Today, the new Minister of Democratic Institutions, Karina Gould, announced that the Liberal government has officially abandoning the objective of electoral reform. Thus, notwithstanding the promise that 2015 would be the “last federal election conducted under the first-past-the-post system” made during the 2015 electoral campaign, Canada will be faced with more elections which permit very small percentages of the voting public to put in place electoral majorities.
The announcement followed the release of the Minister’s mandate letter in which Prime Minister Trudeau stated:
There has been tremendous work by the House of Commons Special Committee on Electoral Reform, outreach by Members of Parliament by all parties, and engagement of 360,000 individuals in Canada through mydemocracy.ca. A clear preference for a new electoral system, let alone a consensus, has not emerged. Furthermore, without a clear preference or a clear question, a referendum would not be in Canada’s interest. Changing the electoral system will not be in your mandate.

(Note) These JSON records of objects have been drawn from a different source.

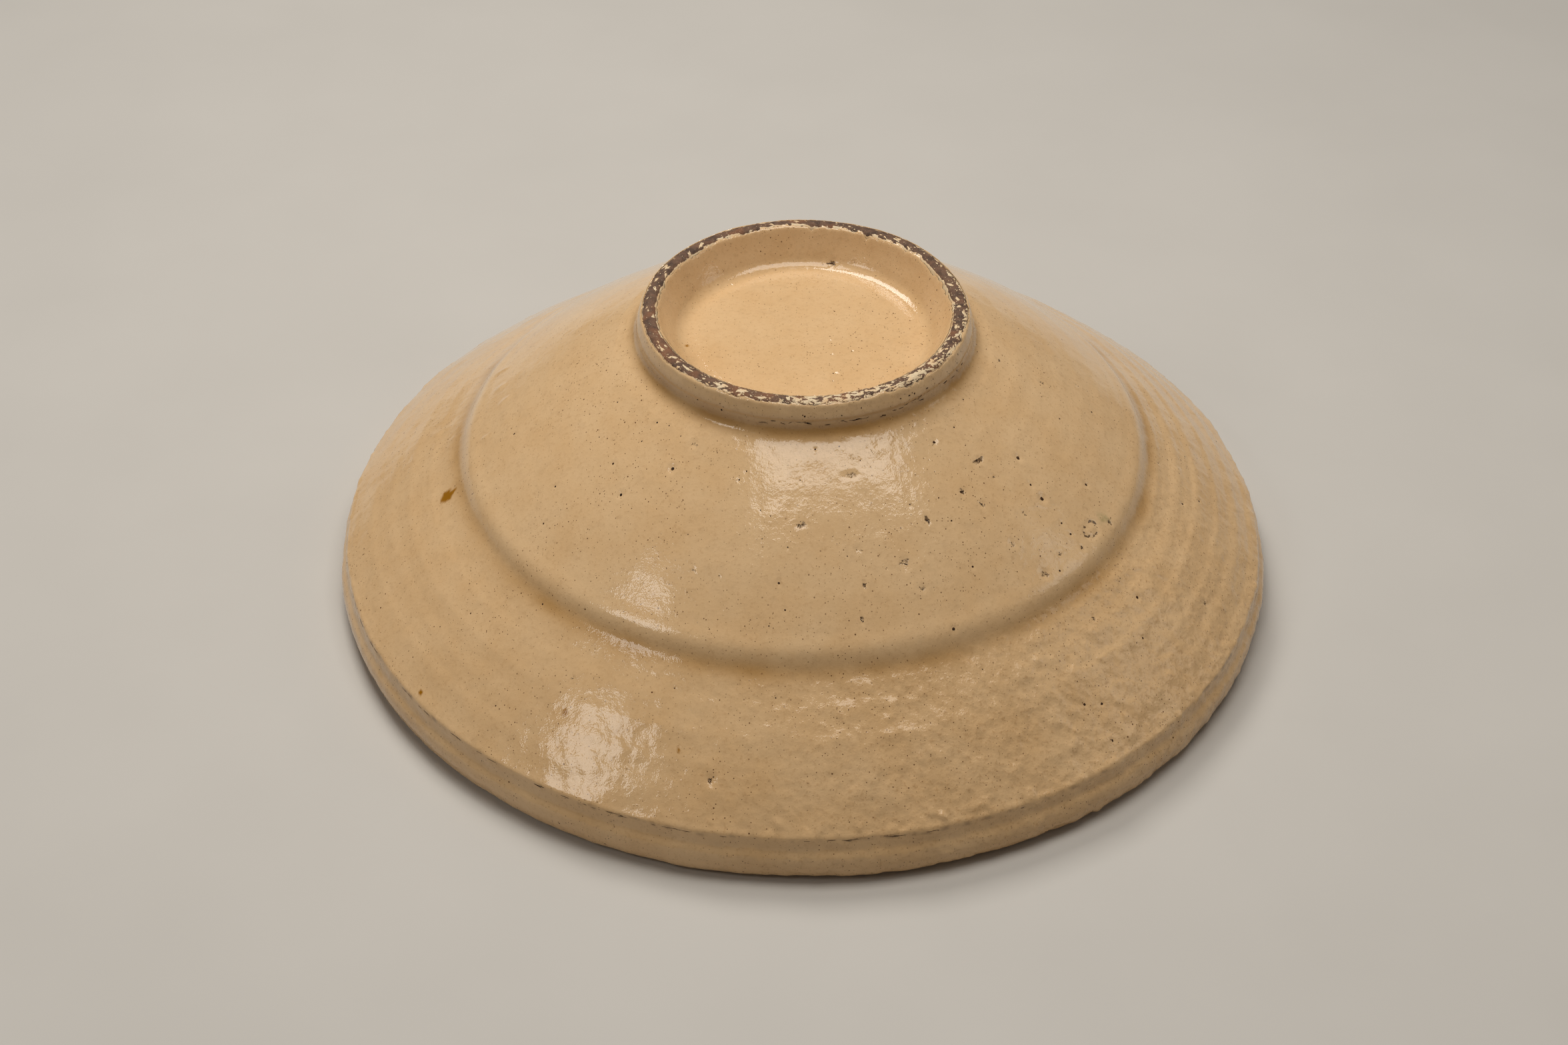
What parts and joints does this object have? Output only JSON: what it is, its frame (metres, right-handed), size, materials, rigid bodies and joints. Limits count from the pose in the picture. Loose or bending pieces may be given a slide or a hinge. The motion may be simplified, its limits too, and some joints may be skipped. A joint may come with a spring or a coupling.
{
  "type": "stoneware dish",
  "caption": "Wide thrown stoneware dish standing upside down on its rim, its foot ring on top, with white slip and glossy cream glaze over dark clay.",
  "frame": {"origin": "on the dish's axis, in the plane that its rim stands on", "axes": "+Z along the axis from the rim towards the foot ring, with the dish upside down; X and Y are any two level directions"},
  "size_m": [0.27, 0.27, 0.087],
  "materials": {
    "clay": "bare fired iron-rich stoneware, matt and gritty",
    "slip": "thin off-white slip, matt",
    "glaze": "glossy cream glaze with iron specks and pinholes"
  },
  "bodies": {
    "root": {"dish_wall": "clay", "foot_ring": "clay", "rim_band": "clay", "well_slip": "slip", "back_slip": "slip", "rim_slip": "slip", "bowl_slip": "slip", "well_glaze": "glaze", "back_glaze": "glaze", "rim_glaze": "glaze", "bowl_glaze": "glaze"}
  },
  "joints": []
}
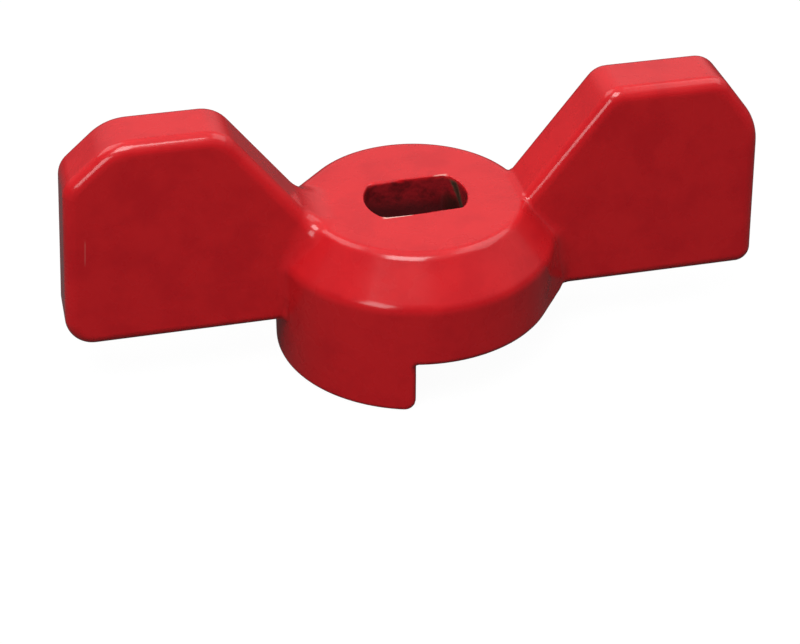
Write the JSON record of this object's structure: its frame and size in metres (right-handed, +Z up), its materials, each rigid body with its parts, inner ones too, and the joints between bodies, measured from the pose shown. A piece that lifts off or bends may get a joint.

An important opportunity has been lost. First-past-the-post electoral systems have been criticized for distorting the electoral process. I will not repeat those criticisms here. Suffice it to say that it is obviously different to make a bold election promise than to keep such a promise. And this is not a situation where the new government opens the financial cupboard to find it bare and thus, cannot keep its word. This is one where the courage to lead has waned, largely because the first-past-the-post system worked well enough to elect this government in the first place.
This would have been one of the most important small “c” constitutional developments that this country has seen since its inception. It would have led to a more democratic, likely more consensus-based governance model. The chance to make that change will now have to wait for likely decades.